*Your goal*.
Scan the listing and work out how many lines contain the word "this". Nothing but the number should be given.

*Stored records*.
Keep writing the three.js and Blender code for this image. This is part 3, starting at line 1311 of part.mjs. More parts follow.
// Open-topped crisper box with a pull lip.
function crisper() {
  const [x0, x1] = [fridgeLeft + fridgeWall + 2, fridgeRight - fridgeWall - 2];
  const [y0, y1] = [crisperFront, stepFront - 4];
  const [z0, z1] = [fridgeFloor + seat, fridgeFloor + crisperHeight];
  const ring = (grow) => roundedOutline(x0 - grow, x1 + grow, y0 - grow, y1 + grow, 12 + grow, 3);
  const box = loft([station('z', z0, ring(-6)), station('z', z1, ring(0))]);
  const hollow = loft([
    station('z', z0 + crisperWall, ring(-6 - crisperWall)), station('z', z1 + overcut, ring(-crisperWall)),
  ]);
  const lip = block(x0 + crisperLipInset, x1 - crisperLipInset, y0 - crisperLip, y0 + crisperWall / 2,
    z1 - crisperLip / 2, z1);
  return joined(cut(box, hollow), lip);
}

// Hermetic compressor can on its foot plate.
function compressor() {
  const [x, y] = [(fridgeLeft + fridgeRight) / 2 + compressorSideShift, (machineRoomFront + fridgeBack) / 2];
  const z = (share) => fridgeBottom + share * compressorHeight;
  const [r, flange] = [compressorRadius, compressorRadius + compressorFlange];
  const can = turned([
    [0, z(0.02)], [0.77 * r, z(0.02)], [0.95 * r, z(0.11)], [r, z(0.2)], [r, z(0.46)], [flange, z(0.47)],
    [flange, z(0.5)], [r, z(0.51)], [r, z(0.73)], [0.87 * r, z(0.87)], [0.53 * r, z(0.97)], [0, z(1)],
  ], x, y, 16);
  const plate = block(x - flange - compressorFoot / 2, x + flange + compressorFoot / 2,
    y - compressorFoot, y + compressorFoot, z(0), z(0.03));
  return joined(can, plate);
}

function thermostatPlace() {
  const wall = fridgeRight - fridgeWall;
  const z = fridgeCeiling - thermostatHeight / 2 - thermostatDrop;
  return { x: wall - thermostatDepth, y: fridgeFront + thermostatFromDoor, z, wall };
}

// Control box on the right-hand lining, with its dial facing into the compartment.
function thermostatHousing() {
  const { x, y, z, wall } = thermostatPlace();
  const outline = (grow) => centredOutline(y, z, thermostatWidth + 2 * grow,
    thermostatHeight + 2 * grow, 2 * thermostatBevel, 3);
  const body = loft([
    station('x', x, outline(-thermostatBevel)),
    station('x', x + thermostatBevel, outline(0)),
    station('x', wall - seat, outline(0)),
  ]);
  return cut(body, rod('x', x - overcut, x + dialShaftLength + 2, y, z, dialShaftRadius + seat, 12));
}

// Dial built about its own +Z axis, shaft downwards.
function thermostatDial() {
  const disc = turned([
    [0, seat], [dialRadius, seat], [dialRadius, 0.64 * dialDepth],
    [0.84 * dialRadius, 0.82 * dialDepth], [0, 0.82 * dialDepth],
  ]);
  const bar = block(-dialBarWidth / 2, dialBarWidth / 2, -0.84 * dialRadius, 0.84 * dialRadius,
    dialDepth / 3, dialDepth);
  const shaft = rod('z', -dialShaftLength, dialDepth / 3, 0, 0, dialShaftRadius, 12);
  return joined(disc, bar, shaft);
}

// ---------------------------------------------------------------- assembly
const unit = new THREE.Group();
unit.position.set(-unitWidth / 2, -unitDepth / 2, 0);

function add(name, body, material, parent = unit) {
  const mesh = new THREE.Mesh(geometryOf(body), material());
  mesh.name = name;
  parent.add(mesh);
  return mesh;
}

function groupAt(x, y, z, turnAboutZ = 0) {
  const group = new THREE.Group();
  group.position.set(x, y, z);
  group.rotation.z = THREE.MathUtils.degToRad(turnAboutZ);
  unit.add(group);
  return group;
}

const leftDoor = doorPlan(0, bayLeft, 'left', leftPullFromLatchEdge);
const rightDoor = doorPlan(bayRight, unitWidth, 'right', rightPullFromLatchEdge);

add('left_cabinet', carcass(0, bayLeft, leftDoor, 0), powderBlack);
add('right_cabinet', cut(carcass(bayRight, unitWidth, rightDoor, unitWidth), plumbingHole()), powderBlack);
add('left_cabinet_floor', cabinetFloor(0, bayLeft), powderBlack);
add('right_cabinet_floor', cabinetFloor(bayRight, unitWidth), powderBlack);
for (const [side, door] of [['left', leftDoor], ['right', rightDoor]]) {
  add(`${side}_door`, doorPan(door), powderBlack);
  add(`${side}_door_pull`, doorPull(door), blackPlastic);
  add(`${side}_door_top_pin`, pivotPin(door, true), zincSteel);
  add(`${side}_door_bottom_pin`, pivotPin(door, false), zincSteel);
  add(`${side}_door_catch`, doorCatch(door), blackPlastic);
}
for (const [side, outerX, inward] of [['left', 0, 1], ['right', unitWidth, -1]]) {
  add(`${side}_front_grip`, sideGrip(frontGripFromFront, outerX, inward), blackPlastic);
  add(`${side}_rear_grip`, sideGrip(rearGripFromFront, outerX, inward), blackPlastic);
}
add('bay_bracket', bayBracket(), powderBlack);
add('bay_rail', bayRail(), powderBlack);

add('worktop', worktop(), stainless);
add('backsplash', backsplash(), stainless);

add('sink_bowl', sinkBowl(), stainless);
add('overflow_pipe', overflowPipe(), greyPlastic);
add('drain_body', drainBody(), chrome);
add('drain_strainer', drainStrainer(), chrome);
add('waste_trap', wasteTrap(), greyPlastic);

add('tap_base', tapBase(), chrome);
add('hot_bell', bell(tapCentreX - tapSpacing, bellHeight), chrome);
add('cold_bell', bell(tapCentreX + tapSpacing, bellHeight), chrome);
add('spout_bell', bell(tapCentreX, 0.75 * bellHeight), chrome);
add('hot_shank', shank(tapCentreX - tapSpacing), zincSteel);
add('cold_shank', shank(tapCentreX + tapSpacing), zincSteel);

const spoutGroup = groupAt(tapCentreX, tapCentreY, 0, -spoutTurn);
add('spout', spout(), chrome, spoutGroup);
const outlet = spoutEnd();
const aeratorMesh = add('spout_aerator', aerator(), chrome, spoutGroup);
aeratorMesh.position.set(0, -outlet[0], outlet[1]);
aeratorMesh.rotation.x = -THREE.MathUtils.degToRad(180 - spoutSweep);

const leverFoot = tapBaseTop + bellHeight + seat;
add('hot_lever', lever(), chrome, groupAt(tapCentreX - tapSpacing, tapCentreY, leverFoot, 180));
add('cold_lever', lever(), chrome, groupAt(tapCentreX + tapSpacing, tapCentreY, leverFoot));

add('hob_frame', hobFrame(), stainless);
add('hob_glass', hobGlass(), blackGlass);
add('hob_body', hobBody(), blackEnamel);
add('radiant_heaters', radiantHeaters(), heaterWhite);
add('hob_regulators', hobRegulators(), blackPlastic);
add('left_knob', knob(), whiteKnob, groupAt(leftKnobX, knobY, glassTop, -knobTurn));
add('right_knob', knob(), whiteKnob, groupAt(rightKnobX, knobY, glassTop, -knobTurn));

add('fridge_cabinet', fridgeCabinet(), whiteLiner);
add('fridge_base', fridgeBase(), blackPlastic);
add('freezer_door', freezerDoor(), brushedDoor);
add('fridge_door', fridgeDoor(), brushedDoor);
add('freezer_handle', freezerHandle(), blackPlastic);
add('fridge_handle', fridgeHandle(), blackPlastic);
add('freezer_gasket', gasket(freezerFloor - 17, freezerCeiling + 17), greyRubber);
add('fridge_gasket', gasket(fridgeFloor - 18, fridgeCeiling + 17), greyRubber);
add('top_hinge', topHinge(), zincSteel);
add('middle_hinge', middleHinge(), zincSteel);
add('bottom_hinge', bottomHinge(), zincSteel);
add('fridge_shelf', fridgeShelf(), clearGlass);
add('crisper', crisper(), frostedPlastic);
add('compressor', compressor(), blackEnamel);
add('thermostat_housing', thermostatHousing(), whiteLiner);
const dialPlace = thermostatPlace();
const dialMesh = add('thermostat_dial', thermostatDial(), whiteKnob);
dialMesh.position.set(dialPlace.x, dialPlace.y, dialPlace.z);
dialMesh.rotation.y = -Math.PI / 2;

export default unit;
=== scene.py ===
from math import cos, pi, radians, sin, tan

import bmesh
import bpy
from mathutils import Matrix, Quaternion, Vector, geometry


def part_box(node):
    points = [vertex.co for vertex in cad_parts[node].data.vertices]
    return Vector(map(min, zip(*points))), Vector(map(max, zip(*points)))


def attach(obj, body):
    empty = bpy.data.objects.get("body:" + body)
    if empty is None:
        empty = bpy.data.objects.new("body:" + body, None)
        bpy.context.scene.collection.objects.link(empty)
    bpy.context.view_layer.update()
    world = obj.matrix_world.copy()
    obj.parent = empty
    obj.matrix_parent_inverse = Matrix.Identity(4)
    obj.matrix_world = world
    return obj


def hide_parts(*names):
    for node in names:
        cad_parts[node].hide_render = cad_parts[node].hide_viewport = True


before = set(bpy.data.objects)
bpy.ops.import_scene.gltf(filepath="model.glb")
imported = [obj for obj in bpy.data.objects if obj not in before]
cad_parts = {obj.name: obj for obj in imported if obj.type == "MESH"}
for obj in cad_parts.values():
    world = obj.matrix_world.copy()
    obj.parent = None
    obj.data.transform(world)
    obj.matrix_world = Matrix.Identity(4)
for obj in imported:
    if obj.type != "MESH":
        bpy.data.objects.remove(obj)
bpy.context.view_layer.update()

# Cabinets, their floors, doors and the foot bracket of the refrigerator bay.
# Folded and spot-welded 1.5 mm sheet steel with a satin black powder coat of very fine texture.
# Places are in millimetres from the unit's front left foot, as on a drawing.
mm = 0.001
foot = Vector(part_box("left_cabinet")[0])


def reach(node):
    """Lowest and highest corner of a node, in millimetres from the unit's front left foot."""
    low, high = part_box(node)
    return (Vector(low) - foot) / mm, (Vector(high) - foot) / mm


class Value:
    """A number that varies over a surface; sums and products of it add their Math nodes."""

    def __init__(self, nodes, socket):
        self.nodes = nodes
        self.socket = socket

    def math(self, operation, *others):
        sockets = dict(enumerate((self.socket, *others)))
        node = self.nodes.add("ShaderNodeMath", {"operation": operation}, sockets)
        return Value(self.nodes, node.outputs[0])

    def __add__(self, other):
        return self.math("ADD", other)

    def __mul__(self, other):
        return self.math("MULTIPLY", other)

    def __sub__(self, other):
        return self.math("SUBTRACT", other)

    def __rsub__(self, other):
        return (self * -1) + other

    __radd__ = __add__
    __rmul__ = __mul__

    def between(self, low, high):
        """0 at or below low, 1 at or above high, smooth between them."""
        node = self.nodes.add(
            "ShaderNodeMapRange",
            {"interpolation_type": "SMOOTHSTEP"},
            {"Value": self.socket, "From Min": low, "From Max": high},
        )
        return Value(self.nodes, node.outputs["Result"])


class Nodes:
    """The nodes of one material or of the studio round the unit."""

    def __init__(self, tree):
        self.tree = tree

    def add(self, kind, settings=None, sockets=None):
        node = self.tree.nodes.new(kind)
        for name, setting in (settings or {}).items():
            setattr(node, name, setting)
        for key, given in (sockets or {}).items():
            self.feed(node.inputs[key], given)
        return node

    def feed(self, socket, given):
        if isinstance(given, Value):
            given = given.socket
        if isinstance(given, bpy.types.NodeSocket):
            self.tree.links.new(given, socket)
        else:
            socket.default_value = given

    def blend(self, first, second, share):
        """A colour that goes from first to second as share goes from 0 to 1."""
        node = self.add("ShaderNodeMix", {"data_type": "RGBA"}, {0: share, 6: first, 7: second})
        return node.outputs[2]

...

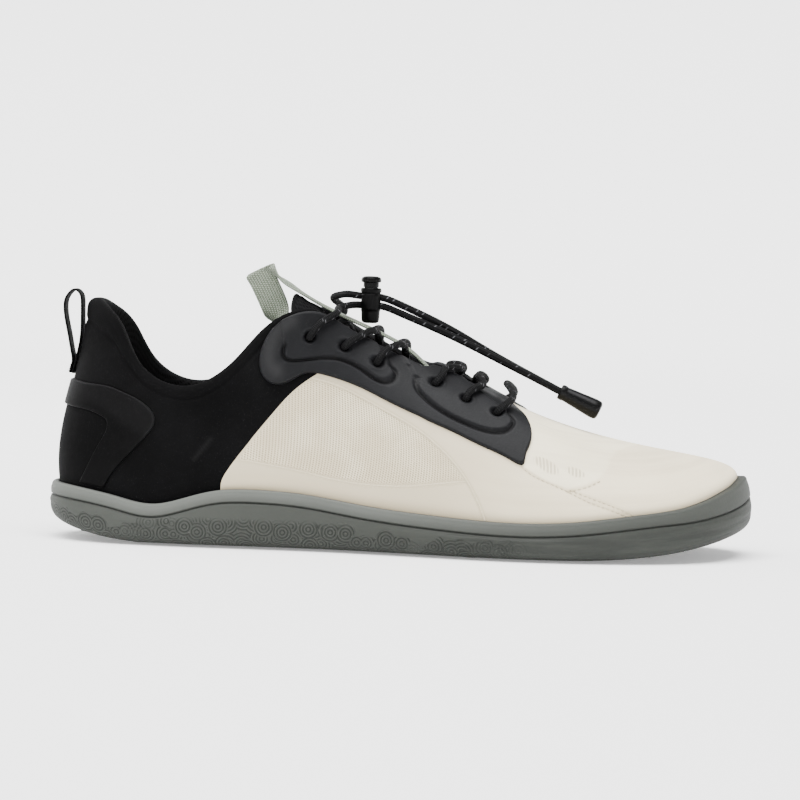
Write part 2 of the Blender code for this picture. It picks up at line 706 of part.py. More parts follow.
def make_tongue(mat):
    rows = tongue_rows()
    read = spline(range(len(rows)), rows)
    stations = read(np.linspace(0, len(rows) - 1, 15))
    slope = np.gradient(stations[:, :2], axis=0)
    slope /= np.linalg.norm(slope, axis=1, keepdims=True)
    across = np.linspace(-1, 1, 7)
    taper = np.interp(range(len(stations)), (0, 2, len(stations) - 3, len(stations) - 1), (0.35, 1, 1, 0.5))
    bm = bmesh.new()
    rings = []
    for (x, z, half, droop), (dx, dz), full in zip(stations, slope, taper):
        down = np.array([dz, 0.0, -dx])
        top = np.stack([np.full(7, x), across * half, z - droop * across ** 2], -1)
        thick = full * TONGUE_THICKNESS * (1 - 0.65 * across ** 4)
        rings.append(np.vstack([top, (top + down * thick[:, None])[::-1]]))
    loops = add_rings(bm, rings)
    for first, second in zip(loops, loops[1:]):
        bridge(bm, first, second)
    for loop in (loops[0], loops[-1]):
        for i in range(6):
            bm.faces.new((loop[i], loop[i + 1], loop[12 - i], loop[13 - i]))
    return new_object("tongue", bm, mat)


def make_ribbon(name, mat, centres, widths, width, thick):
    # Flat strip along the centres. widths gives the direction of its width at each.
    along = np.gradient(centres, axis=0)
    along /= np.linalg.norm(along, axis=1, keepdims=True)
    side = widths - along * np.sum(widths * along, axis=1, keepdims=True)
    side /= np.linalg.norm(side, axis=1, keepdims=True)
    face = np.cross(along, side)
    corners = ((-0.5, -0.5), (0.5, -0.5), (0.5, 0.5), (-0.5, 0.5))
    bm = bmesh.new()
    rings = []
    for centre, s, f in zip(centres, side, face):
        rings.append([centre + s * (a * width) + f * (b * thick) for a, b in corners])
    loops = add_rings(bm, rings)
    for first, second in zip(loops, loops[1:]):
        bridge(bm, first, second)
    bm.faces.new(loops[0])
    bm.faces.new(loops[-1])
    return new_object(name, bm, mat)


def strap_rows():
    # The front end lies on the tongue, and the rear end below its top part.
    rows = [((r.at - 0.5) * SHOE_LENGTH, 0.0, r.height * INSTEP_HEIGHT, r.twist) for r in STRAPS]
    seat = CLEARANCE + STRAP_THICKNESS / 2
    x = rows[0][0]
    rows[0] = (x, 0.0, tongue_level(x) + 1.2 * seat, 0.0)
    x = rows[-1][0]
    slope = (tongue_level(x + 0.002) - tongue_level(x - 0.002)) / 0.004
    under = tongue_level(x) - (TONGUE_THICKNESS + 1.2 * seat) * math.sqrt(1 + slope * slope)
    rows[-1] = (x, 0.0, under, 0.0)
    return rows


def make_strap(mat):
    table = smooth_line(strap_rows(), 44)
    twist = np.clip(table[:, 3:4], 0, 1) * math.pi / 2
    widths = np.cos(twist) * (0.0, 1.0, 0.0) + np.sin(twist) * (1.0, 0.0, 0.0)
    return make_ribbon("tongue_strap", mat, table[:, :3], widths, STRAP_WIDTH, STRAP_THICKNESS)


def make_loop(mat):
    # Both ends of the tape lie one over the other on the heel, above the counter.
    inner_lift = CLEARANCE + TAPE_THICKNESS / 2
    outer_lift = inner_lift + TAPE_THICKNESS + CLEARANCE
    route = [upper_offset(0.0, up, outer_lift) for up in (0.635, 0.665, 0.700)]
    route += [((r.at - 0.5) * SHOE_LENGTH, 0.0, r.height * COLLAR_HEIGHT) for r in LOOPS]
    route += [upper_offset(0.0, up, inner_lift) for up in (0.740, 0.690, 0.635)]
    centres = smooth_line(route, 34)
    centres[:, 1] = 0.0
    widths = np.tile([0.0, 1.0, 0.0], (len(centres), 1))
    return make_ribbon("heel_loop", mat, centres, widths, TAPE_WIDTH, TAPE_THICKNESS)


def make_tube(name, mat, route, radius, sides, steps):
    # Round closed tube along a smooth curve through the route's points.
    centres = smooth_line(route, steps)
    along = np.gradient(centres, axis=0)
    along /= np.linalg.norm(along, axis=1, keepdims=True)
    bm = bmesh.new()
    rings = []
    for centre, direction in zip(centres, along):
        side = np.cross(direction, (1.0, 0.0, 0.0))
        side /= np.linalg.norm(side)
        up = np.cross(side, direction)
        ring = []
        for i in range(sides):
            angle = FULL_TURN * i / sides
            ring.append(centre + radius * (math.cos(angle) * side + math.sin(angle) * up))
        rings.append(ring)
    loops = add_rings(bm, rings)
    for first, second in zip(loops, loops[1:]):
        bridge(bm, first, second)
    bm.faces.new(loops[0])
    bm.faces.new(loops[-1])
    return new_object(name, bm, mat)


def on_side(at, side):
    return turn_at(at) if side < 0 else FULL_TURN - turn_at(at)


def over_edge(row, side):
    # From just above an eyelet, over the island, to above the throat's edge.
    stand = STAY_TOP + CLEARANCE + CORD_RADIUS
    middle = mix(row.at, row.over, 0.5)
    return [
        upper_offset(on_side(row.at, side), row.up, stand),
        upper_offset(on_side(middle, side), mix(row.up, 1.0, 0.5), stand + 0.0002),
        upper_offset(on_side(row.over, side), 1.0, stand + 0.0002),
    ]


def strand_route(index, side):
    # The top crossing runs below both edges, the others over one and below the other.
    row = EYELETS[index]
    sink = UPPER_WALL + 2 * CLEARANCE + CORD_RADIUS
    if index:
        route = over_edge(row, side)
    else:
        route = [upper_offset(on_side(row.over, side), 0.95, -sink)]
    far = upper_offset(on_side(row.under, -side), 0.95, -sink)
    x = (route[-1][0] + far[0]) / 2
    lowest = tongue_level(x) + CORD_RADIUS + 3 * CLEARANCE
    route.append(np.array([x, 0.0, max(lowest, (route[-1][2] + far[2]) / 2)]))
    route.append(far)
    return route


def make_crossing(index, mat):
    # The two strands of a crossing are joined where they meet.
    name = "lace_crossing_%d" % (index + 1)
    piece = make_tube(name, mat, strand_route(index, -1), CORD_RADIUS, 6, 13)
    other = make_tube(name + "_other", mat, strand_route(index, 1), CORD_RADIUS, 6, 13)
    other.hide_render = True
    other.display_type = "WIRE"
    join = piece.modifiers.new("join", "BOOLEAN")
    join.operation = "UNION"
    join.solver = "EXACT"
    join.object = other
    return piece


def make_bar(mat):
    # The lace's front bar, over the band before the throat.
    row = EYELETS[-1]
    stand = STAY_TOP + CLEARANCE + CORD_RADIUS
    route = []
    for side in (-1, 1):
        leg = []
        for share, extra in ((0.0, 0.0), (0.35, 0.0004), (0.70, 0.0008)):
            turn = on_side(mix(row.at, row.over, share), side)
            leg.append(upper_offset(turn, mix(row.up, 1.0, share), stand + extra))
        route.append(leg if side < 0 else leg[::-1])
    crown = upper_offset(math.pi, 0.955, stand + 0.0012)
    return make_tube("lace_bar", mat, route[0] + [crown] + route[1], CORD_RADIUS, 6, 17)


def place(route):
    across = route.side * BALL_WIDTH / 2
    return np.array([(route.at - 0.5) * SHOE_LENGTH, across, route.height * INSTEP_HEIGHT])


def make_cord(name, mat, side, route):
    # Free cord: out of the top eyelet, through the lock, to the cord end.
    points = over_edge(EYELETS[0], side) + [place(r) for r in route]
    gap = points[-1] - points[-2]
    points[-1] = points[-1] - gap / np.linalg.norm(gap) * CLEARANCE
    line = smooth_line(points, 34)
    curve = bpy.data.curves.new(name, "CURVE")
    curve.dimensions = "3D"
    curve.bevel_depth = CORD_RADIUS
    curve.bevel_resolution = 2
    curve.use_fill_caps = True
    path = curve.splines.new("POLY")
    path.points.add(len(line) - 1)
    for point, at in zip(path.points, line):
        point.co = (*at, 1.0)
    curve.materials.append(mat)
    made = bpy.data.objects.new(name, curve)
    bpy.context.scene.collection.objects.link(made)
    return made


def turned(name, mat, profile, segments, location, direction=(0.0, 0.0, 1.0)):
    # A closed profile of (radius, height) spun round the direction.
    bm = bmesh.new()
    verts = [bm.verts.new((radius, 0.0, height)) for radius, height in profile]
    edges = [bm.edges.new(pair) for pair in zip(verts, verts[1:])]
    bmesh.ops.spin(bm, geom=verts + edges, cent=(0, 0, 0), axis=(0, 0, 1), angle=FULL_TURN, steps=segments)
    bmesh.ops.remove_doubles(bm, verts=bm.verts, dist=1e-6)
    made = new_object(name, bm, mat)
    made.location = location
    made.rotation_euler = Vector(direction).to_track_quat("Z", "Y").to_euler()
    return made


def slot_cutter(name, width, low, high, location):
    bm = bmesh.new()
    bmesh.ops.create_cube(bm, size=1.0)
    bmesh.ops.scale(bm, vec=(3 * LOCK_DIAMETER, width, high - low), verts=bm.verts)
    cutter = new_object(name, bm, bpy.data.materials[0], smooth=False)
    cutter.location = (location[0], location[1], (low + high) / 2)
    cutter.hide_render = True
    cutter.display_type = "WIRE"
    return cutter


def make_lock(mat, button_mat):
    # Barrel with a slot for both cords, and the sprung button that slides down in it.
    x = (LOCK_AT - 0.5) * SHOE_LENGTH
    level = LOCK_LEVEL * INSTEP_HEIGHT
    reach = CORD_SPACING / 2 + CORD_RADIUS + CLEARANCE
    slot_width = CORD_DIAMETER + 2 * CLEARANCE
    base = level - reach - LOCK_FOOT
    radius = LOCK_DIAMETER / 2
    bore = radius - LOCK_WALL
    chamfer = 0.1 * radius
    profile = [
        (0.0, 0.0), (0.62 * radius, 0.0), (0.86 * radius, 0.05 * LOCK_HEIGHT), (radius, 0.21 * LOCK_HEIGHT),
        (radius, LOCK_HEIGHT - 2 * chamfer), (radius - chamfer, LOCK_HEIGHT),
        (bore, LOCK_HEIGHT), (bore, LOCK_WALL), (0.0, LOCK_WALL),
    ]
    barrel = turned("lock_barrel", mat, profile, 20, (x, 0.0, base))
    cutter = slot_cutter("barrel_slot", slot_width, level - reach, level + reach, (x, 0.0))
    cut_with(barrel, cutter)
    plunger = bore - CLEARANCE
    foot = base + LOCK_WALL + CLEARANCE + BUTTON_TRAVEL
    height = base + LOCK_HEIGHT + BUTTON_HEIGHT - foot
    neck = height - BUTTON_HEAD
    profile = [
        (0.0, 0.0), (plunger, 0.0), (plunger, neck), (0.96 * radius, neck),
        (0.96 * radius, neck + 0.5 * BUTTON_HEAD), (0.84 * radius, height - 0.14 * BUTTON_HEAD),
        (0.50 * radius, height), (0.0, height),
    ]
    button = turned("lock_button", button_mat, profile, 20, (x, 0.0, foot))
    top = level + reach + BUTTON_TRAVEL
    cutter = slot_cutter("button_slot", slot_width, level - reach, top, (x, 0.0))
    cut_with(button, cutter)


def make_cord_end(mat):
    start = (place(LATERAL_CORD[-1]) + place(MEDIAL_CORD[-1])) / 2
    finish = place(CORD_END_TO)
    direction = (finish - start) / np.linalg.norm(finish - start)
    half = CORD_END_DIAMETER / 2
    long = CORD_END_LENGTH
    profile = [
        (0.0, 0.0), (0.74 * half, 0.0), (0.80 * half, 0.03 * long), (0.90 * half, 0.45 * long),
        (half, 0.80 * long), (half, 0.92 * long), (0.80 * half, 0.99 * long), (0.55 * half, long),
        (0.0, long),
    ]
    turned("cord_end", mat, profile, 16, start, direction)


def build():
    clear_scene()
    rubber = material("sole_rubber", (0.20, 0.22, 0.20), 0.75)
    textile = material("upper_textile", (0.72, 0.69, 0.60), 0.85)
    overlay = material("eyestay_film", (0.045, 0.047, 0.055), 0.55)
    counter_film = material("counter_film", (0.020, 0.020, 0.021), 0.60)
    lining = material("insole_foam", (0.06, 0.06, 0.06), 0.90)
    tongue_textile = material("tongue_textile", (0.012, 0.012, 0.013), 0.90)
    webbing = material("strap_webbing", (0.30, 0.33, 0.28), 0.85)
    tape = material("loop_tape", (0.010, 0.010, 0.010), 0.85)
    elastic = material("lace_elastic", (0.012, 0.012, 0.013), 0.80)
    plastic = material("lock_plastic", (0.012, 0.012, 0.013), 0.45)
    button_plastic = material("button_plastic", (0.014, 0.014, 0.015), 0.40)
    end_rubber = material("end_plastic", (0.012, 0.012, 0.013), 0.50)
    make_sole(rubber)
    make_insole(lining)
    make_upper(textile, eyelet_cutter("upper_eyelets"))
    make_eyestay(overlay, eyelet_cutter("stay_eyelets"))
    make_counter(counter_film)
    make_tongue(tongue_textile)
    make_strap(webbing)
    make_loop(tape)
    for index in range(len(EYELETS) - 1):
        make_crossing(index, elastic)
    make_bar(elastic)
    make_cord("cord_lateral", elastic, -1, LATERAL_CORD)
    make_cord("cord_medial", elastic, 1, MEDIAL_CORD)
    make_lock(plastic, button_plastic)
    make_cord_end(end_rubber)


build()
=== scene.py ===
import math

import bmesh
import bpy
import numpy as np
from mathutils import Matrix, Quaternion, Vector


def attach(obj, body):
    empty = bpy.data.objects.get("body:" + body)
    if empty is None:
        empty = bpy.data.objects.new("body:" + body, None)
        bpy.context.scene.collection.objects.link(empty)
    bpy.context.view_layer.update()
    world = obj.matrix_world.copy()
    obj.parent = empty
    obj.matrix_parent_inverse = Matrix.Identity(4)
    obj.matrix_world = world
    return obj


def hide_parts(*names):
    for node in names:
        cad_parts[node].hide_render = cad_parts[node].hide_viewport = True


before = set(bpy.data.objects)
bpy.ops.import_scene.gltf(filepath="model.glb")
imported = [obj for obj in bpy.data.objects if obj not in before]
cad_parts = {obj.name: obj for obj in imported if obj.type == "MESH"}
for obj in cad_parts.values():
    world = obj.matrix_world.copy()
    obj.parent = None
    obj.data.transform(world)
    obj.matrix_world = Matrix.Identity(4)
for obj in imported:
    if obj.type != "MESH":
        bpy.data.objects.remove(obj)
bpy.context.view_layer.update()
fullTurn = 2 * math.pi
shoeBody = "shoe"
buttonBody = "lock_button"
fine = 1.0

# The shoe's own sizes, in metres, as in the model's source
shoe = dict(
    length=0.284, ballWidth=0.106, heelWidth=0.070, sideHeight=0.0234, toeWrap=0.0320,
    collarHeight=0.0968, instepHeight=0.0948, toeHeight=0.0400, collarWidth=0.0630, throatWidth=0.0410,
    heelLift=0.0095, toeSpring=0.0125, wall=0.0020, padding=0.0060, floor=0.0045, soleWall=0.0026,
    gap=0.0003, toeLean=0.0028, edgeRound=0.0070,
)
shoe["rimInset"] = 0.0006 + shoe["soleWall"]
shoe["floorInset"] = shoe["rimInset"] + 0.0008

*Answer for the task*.
2